Start of Supplied data

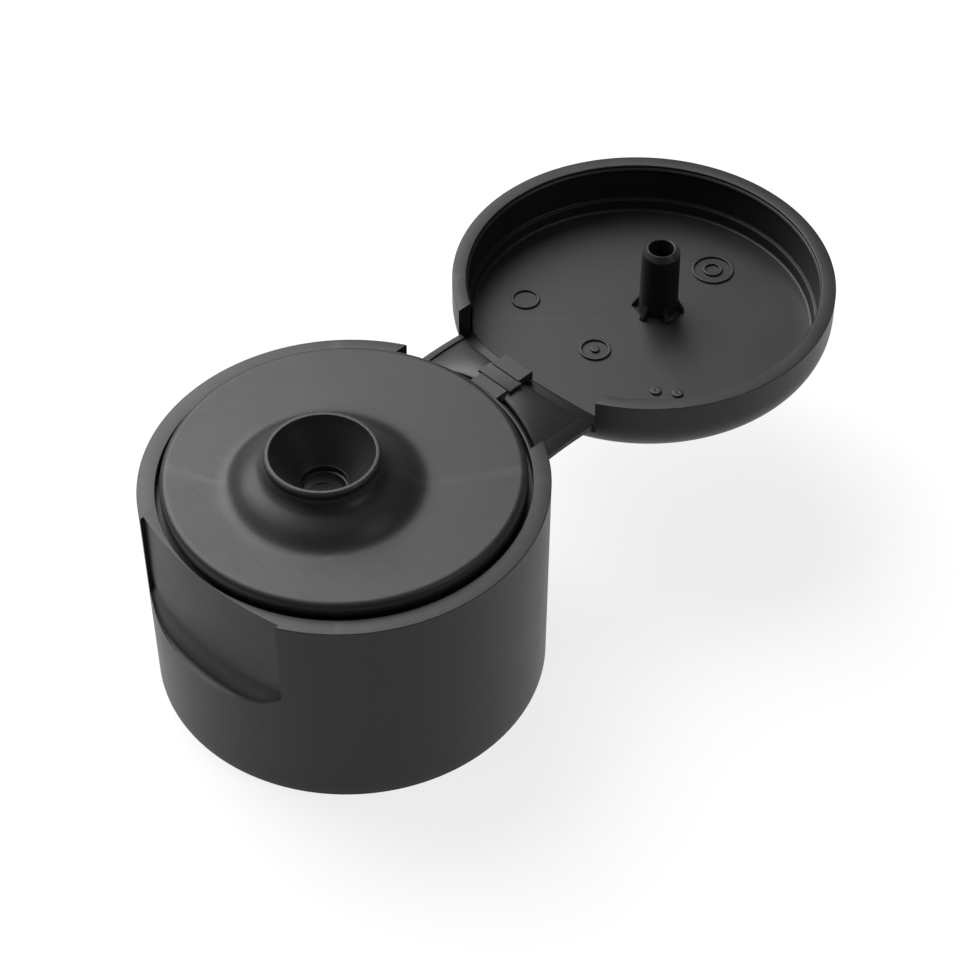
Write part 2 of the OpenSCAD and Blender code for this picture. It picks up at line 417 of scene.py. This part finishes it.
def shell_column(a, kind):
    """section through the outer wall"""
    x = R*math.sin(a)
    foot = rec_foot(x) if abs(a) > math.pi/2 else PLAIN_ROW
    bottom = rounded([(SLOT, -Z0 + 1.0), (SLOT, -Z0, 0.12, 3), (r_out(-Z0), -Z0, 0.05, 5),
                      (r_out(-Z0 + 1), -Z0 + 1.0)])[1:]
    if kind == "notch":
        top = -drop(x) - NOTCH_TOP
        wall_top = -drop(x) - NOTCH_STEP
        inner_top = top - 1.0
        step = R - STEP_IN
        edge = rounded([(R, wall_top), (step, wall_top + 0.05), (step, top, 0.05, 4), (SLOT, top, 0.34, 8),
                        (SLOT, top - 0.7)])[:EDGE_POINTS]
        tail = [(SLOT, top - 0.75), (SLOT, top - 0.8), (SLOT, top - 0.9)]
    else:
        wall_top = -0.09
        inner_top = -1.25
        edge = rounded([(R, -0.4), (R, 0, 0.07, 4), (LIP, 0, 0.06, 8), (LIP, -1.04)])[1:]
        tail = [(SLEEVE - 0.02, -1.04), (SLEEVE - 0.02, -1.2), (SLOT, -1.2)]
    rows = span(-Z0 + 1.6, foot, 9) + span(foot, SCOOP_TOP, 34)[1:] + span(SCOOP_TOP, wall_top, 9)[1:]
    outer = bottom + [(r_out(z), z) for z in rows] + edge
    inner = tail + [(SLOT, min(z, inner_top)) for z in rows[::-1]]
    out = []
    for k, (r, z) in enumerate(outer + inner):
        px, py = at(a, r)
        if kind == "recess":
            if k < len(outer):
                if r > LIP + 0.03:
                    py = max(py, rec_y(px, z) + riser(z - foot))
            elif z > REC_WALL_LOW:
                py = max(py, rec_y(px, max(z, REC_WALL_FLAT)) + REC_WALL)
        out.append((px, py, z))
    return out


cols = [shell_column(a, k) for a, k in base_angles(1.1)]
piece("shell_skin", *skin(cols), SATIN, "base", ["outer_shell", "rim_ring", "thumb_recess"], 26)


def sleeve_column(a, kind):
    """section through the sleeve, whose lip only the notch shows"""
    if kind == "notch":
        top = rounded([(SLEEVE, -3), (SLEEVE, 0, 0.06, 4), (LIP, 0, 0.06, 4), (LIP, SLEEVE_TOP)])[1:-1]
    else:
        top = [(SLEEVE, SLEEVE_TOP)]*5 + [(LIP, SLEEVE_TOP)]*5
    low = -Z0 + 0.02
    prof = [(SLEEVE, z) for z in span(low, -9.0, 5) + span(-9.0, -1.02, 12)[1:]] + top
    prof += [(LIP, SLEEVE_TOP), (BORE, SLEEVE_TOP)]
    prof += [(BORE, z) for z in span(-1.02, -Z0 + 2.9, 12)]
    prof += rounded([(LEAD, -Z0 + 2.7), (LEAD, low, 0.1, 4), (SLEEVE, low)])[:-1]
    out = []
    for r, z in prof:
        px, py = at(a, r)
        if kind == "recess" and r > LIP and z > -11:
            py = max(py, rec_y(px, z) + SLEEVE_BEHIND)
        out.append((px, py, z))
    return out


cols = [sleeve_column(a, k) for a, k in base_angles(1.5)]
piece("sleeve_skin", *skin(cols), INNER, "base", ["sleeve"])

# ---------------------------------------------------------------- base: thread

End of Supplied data

Every line above should be printed again exactly as it stands.

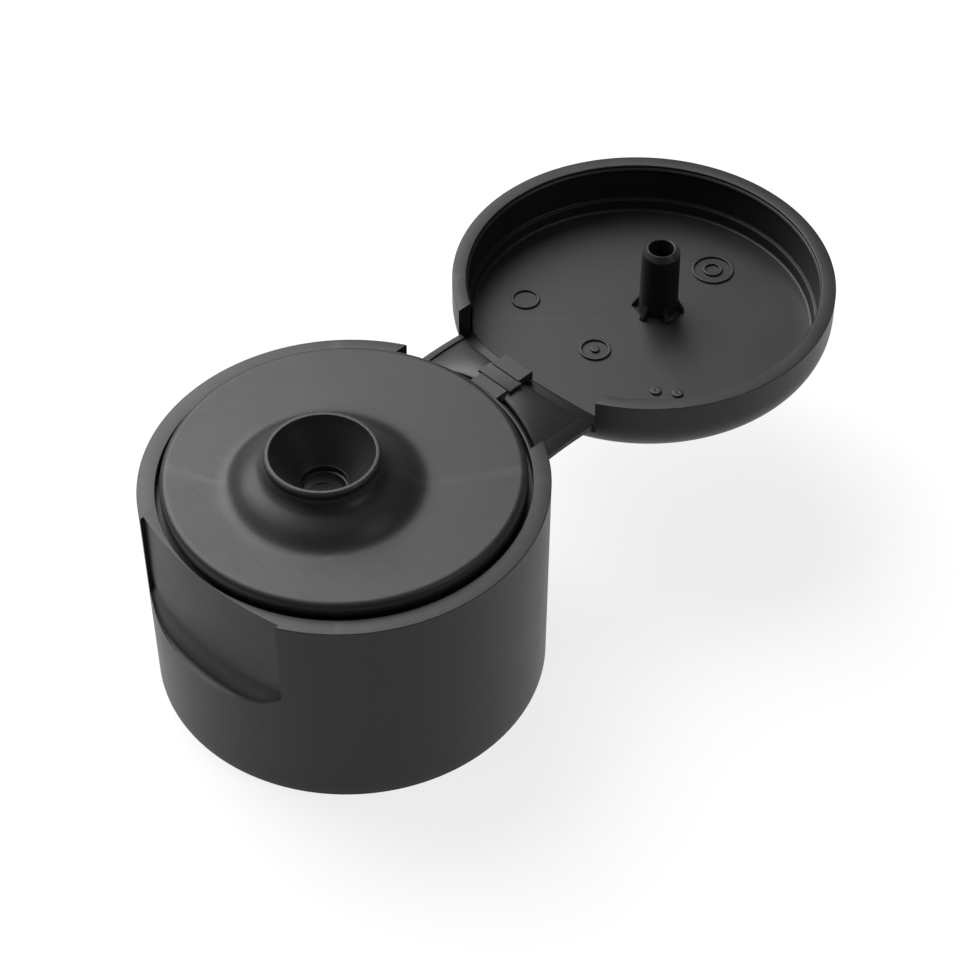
Write part 2 of the OpenSCAD and Blender code for this picture. It picks up at line 417 of scene.py. This part finishes it.
def shell_column(a, kind):
    """section through the outer wall"""
    x = R*math.sin(a)
    foot = rec_foot(x) if abs(a) > math.pi/2 else PLAIN_ROW
    bottom = rounded([(SLOT, -Z0 + 1.0), (SLOT, -Z0, 0.12, 3), (r_out(-Z0), -Z0, 0.05, 5),
                      (r_out(-Z0 + 1), -Z0 + 1.0)])[1:]
    if kind == "notch":
        top = -drop(x) - NOTCH_TOP
        wall_top = -drop(x) - NOTCH_STEP
        inner_top = top - 1.0
        step = R - STEP_IN
        edge = rounded([(R, wall_top), (step, wall_top + 0.05), (step, top, 0.05, 4), (SLOT, top, 0.34, 8),
                        (SLOT, top - 0.7)])[:EDGE_POINTS]
        tail = [(SLOT, top - 0.75), (SLOT, top - 0.8), (SLOT, top - 0.9)]
    else:
        wall_top = -0.09
        inner_top = -1.25
        edge = rounded([(R, -0.4), (R, 0, 0.07, 4), (LIP, 0, 0.06, 8), (LIP, -1.04)])[1:]
        tail = [(SLEEVE - 0.02, -1.04), (SLEEVE - 0.02, -1.2), (SLOT, -1.2)]
    rows = span(-Z0 + 1.6, foot, 9) + span(foot, SCOOP_TOP, 34)[1:] + span(SCOOP_TOP, wall_top, 9)[1:]
    outer = bottom + [(r_out(z), z) for z in rows] + edge
    inner = tail + [(SLOT, min(z, inner_top)) for z in rows[::-1]]
    out = []
    for k, (r, z) in enumerate(outer + inner):
        px, py = at(a, r)
        if kind == "recess":
            if k < len(outer):
                if r > LIP + 0.03:
                    py = max(py, rec_y(px, z) + riser(z - foot))
            elif z > REC_WALL_LOW:
                py = max(py, rec_y(px, max(z, REC_WALL_FLAT)) + REC_WALL)
        out.append((px, py, z))
    return out


cols = [shell_column(a, k) for a, k in base_angles(1.1)]
piece("shell_skin", *skin(cols), SATIN, "base", ["outer_shell", "rim_ring", "thumb_recess"], 26)


def sleeve_column(a, kind):
    """section through the sleeve, whose lip only the notch shows"""
    if kind == "notch":
        top = rounded([(SLEEVE, -3), (SLEEVE, 0, 0.06, 4), (LIP, 0, 0.06, 4), (LIP, SLEEVE_TOP)])[1:-1]
    else:
        top = [(SLEEVE, SLEEVE_TOP)]*5 + [(LIP, SLEEVE_TOP)]*5
    low = -Z0 + 0.02
    prof = [(SLEEVE, z) for z in span(low, -9.0, 5) + span(-9.0, -1.02, 12)[1:]] + top
    prof += [(LIP, SLEEVE_TOP), (BORE, SLEEVE_TOP)]
    prof += [(BORE, z) for z in span(-1.02, -Z0 + 2.9, 12)]
    prof += rounded([(LEAD, -Z0 + 2.7), (LEAD, low, 0.1, 4), (SLEEVE, low)])[:-1]
    out = []
    for r, z in prof:
        px, py = at(a, r)
        if kind == "recess" and r > LIP and z > -11:
            py = max(py, rec_y(px, z) + SLEEVE_BEHIND)
        out.append((px, py, z))
    return out


cols = [sleeve_column(a, k) for a, k in base_angles(1.5)]
piece("sleeve_skin", *skin(cols), INNER, "base", ["sleeve"])

# ---------------------------------------------------------------- base: thread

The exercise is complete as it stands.